TalksAWS re:Invent 2025 - AI is Breaking the SDLC: Here's How to Fix It (DVT103)
AWS re:Invent 2025 - AI is Breaking the SDLC: Here's How to Fix It (DVT103)
Summary of "AWS re:Invent 2025 - AI is Breaking the SDLC: Here's How to Fix It"
The Rise of Agentic Workflows
The presentation discusses the growing trend of "agentic workflows" - the use of AI-powered agents to automate various software development tasks.
In the past, developers would manually copy-paste between different tools (terminal, IDE, ChatGPT, etc.). Now, more advanced IDEs and "headless agents" are emerging that can perform a wider range of automated tasks.
Analysis of GitHub activity shows a rapid growth in the usage of these AI agents, with a shift from primarily doing code review and issue triage to actually pushing code directly to repositories.
This trend is also observed in the speaker's company, CircleCI, where they see a significant increase in build activity driven by these AI agents, indicating they are being used for economically valuable work, not just experiments.
The Problem: Delivery Processes Can't Keep Up
While the ability to generate code faster is beneficial, the speaker argues that the downstream delivery processes have not kept up, leading to several issues:
Massive pull requests that are difficult to review
Increased build instability and delays
Minimal impact on actual product effectiveness
Increased developer burnout
Using queuing theory, the speaker demonstrates how the mismatch between the speed of code generation and the speed of delivery can lead to growing backlogs and delays, even if the individual components are becoming more efficient.
Industry data suggests that while the top performers are seeing around 10% improvements from AI, average and below-average teams are actually experiencing negative effects.
The Solution: Focus on Validation and Context
The key to addressing this problem is to focus on improving the validation and delivery processes, not just the code generation capabilities.
Validation is the critical step of checking the quality of the work before it is merged or deployed. This is a scalable, durable, and tractable approach for most organizations, compared to trying to build and train their own AI models.
Providing the right context to the AI agents is also important.

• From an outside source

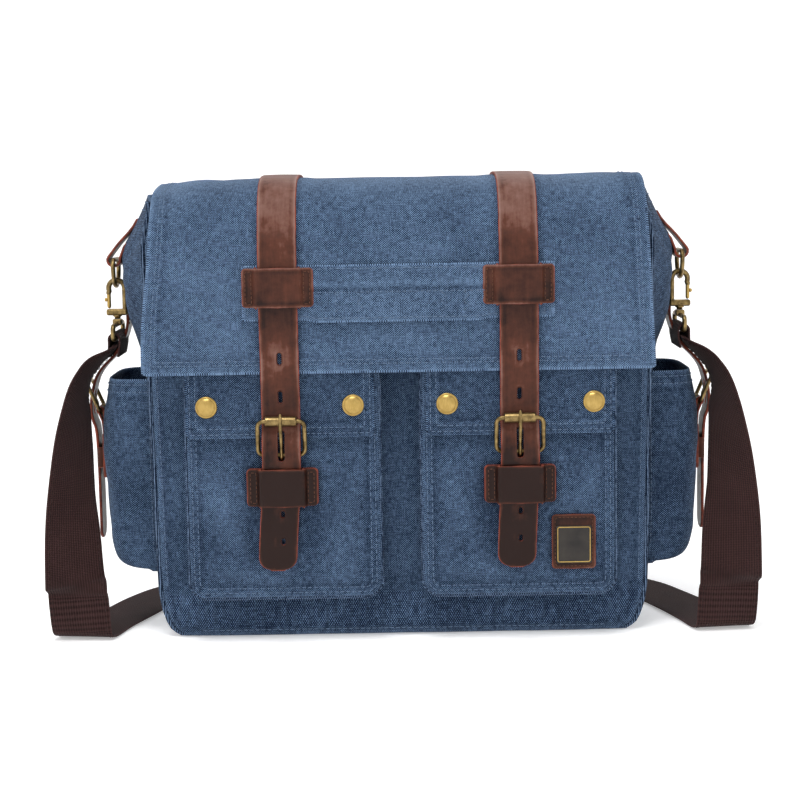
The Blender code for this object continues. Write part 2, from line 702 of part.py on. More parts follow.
def make_side_keeper(label, side):
    """A leather tab on the pocket: an eye for the buckle above, and a loop for the belt's end."""
    buckle = side_buckle(side)
    front = 3.3 * MM
    fold = buckle.fold(0.3 * MM, front, 100 * MM, 10 * MM)
    keeper = add_piece(f"side_keeper_{label}", fold, "leather")
    plate = box((-TAB_HALF, 0.3 * MM, 100 * MM), (TAB_HALF, front, 134 * MM))
    combine(keeper, (buckle.points(plate[0]), plate[1]), "UNION")
    loop = [(-13.4 * MM, 2 * MM), (-13.0 * MM, 7.2 * MM), (13.0 * MM, 7.2 * MM), (13.4 * MM, 2 * MM)]
    loop = prism(strip(loop, KEEPER_THICK), buckle.place, 108 * MM, 124 * MM)
    combine(keeper, loop, "UNION")
    combine(keeper, buckle.bar_hole(20 * MM), "DIFFERENCE")
    combine(keeper, buckle.prong_notch(2.6 * MM), "DIFFERENCE")


# --- Rings, hooks and the shoulder strap ---


def make_ring_chape(label, side):
    """A leather tab sewn to the gusset and doubled round the ring's straight bar."""

    def place(x, z, y):
        return (side * x, HANG_Y + y, z)

    bar = (HANG_X, RING_BAR_Z)
    inner = [(gusset_x(z) + 0.5 * MM, z) for z in (303 * MM, 290 * MM, 280 * MM, 276 * MM)]
    outer = [(gusset_x(z) + 4.2 * MM, z) for z in (284 * MM, 292 * MM, 303 * MM)]
    outline = inner + arc(bar, 3.8 * MM, 190, 390, 10) + outer
    chape = prism(outline, place, -10.4 * MM, 10.4 * MM)
    chape = add_piece(f"ring_chape_{label}", chape, "leather")
    hole = arc(bar, RING_WIRE + GAP, 0, 330, 11)
    combine(chape, prism(hole, place, -20 * MM, 20 * MM), "DIFFERENCE")


def make_ring(label, side):
    """A D ring that hangs edge on to the front."""
    corner = 4 * MM
    top = RING_BAR_Z - corner
    path = arc((RING_HALF - corner, top), corner, 90, 0, 3)
    drop = top - RING_LOW_Z
    for angle in np.radians(np.linspace(0, -180, 13))[1:-1]:
        path.append((RING_HALF * math.cos(angle), top + drop * math.sin(angle)))
    path += arc((corner - RING_HALF, top), corner, 180, 90, 3)
    points = [(side * HANG_X, HANG_Y + y, z) for y, z in path]
    add_piece(f"d_ring_{label}", wire(points, RING_WIRE, (1, 0, 0), closed=True), "brass")


def make_hook(label, side):
    """A snap hook: a bend over the ring, a base block and the swivel's stem."""
    base = box((-8 * MM, -3.5 * MM, HOOK_BASE_LOW), (8 * MM, 3.5 * MM, HOOK_BASE_TOP))
    base = ([(side * (HANG_X + x), HANG_Y + y, z) for x, y, z in base[0]], base[1])
    hook = add_piece(f"hook_body_{label}", base, "brass")
    inner, outer = (-HOOK_BEND, HOOK_BASE_TOP - 2 * MM), (HOOK_BEND, 243 * MM)
    path = [inner] + arc((0, HOOK_BEND_Z), HOOK_BEND, 180, 0, 10) + [outer]
    points = [(side * (HANG_X + x), HANG_Y, z) for x, z in path]
    combine(hook, wire(points, HOOK_WIRE, (0, 1, 0)), "UNION")
    stem = [(side * HANG_X, HANG_Y, z) for z in (HOOK_STEM_LOW, HOOK_BASE_LOW + 1 * MM)]
    combine(hook, wire(stem, 2.4 * MM, (0, 1, 0)), "UNION")
    axis = pivot(f"hook_gate_axis_{label}", (side * (HANG_X + HOOK_BEND), HANG_Y, GATE_AXIS_Z))
    gate = [(side * (HANG_X + HOOK_BEND), HANG_Y, z) for z in (231.8 * MM, 242.6 * MM)]
    add_piece(f"hook_gate_{label}", wire(gate, GATE_WIRE, (0, 1, 0)), "brass", axis)


def make_hook_eye(label, side):
    """The swivel's eye, as wide as the webbing."""
    flat = rounded_rectangle((-EYE_HALF, EYE_LOW_Z), (EYE_HALF, EYE_TOP_Z), 3.5 * MM)
    points = [(side * HANG_X, HANG_Y + y, z) for y, z in flat]
    eye = add_piece(f"hook_eye_{label}", wire(points, EYE_WIRE, (1, 0, 0), closed=True), "brass")
    low = (-3.5 * MM, -4.5 * MM, EYE_TOP_Z - 1 * MM)
    boss = box(low, (3.5 * MM, 4.5 * MM, HOOK_STEM_LOW - GAP))
    boss = ([(side * HANG_X + x, HANG_Y + y, z) for x, y, z in boss[0]], boss[1])
    combine(eye, boss, "UNION")


def webbing_stations():
    rows = [(*centre, *width) for centre, width in WEBBING_ROUTE]
    stations = smooth_route(rows, STATIONS_PER_LEG)
    return stations[:, :3], stations[:, 3:]


def make_shoulder_strap():
    """Webbing from hook to hook. It hangs at each side and lies on the floor behind the bag."""
    centres, widths = webbing_stations()
    strap = ribbon(centres, widths, WEBBING_WIDTH, WEBBING_THICK)
    add_piece("strap_webbing", strap, "webbing")
    behind = [i for i, centre in enumerate(centres) if centre[1] > 0.09 and centre[0] > -0.06]
    lifted = centres[behind] + np.array([0, 0, (WEBBING_THICK + PAD_THICK) / 2 + GAP])
    add_piece("shoulder_pad", ribbon(lifted, widths[behind], PAD_WIDTH, PAD_THICK), "leather")
    make_slider(centres)


def make_slider(centres):
    """A flat three-bar slide that sets the strap's length."""
    nearest = int(np.argmin(np.abs(centres[:, 0] + 0.12) + (centres[:, 1] < 0.09)))
    along = centres[nearest + 1] - centres[nearest - 1]
    turn = math.atan2(along[1], along[0])
    low = WEBBING_THICK / 2 + GAP

    def place(u, v, w):
        x = u * math.cos(turn) - v * math.sin(turn)
        y = u * math.sin(turn) + v * math.cos(turn)
        return (centres[nearest][0] + x, centres[nearest][1] + y, centres[nearest][2] + w)

    plate = rounded_rectangle((-14 * MM, -27 * MM), (14 * MM, 27 * MM), 4 * MM)
    slider = add_piece("strap_slider", prism(plate, place, low, low + 2.6 * MM), "brass")
    for centre in (-6 * MM, 6 * MM):
        window = rounded_rectangle((centre - 3.8 * MM, -23.5 * MM), (centre + 3.8 * MM, 23.5 * MM), 2 * MM)
        combine(slider, prism(window, place, low - 2 * MM, low + 6 * MM), "DIFFERENCE")


def make_label():
    """A leather patch with a plain metal plate, low on the right front pocket."""
    back = POCKET_FACE - GAP
    patch = rounded_rectangle((109 * MM, 41 * MM), (141 * MM, 81 * MM), 3 * MM)
    add_piece("label_patch", prism(patch, front_on, back, back - 1.8 * MM), "leather")
    back -= 1.8 * MM + GAP
    plate = rounded_rectangle((112 * MM, 45 * MM), (138 * MM, 73 * MM), 1.5 * MM)
    add_piece("label_plate", prism(plate, front_on, back, back - 1 * MM), "plate")


def main():
    clear_scene()
    make_panels()
    make_base()
    make_lining()
    make_divider()
    make_label()
    flap_axis = pivot("flap_axis", FLAP_HINGE)
    make_flap_panel(flap_axis)
    make_carry_handle(flap_axis)
    for label, side in SIDES.items():
        make_gusset(label, side)
        make_front_pocket(label, side)
        make_side_pocket(label, side)
        make_pocket_flap(label, side)
        make_flap_strap(label, side, flap_axis)
        make_upper_keeper(label, side, flap_axis)
        make_front_buckle(label, side, flap_axis)
        make_buckle_chape(label, side, flap_axis)
        make_magnet_socket(label, side)
        make_side_belt(label, side)
        make_side_buckle(label, side)
        make_side_keeper(label, side)
        make_ring_chape(label, side)
        make_ring(label, side)
        make_hook(label, side)
        make_hook_eye(label, side)
    make_shoulder_strap()


main()
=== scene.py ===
"""A canvas and leather messenger bag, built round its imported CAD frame. Metres, +Z up, front towards -Y."""

import math

import bmesh
import bpy
import numpy as np
from mathutils import Matrix, Vector


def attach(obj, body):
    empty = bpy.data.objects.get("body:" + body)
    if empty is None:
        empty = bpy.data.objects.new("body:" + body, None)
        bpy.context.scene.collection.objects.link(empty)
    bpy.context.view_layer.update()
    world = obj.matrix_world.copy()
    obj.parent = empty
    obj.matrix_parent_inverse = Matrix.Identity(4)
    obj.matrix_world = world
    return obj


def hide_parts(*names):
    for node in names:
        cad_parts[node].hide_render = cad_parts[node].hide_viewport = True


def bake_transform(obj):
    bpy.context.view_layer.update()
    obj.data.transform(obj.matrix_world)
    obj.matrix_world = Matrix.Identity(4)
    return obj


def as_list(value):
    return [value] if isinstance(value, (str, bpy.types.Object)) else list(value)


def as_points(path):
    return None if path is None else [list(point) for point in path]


MM = 0.001
TAU = 2 * math.pi
SIDES = {"left": -1, "right": 1}

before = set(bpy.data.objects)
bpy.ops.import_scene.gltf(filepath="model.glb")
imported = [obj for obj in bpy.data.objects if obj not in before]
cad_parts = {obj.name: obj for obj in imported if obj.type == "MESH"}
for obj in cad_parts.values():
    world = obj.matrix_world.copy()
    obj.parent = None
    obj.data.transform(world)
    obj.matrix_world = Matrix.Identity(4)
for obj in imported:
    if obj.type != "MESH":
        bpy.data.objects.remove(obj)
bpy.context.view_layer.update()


# --- Numbers that the CAD model also uses ---

# Heights are drawn from a line RISE above the floor, and the body's foot stretches down to the floor.
RISE = 12 * MM
FOOT = (7 * MM, 22 * MM)
SHELL_HEIGHT = 304 * MM
SHELL_CORNER = 26 * MM
SEAM_Y = 55.5 * MM
POCKET_FACE = -84 * MM
POCKET_X = (15 * MM, 156 * MM)
POCKET_Z = (22 * MM, 206 * MM)
SIDE_ROOT = 186 * MM
SIDE_HALF = 49 * MM
STRAP_X = 86 * MM
STRAP_HALF = 14 * MM
STRAP_THICK = 2.8 * MM
STRAP_SLOTS = [(199, 8.6, 3), (171, 8.6, 3), (136, 22, 5), (86, 5, 3), (66, 5, 3)]
FLAP_THICK = 3.4 * MM
FLAP_MM = [(60, 306.6), (59, 315), (50, 322), (20, 325.5), (-25, 326), (-62, 322.5), (-82, 309)]
FLAP_MM += [(-88.6, 288), (-89.3, 268), (-89.3, 189)]
LID_MM = [(-62, 210), (-80, 210.5), (-85.75, 210), (-85.75, 204), (-85.75, 141)]
BELT_Y = 12 * MM
HANG_X = 214 * MM
HANG_Y = -4 * MM
WEBBING_WIDTH = 45 * MM
WEBBING_THICK = 1.4 * MM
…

This includes:
Feeding the results of validation pipelines back into the agents to improve their performance
Controlling the tools, tasks, and prompts given to the agents
Taking a bottom-up approach to build a library of validated, reusable agent capabilities
CircleCI's Approach: Chunk
The speaker introduces CircleCI's new agent, Chunk, which is designed with these principles in mind:
Automatically executing CI pipelines to validate any changes made by the agent
Focusing on improving the reliability and speed of the delivery process, such as by addressing flaky tests and build optimization
Leveraging the context of successful and failed changes to continuously tune the agent's performance
Key Takeaways
The adoption of AI-powered agents in software development is a real and growing trend, with agents now responsible for writing and pushing code, not just code review and issue triage.
This trend is causing issues for many organizations, as their delivery processes cannot keep up with the increased speed of code generation.
The solution lies in focusing on improving the validation and delivery processes, rather than just the code generation capabilities.
Providing the right context to the AI agents, such as feedback from validation pipelines, is crucial for ensuring their reliable and effective performance.
CircleCI's Chunk agent is an example of a tool designed with these principles in mind, aiming to make the delivery process faster, more reliable, and more effective.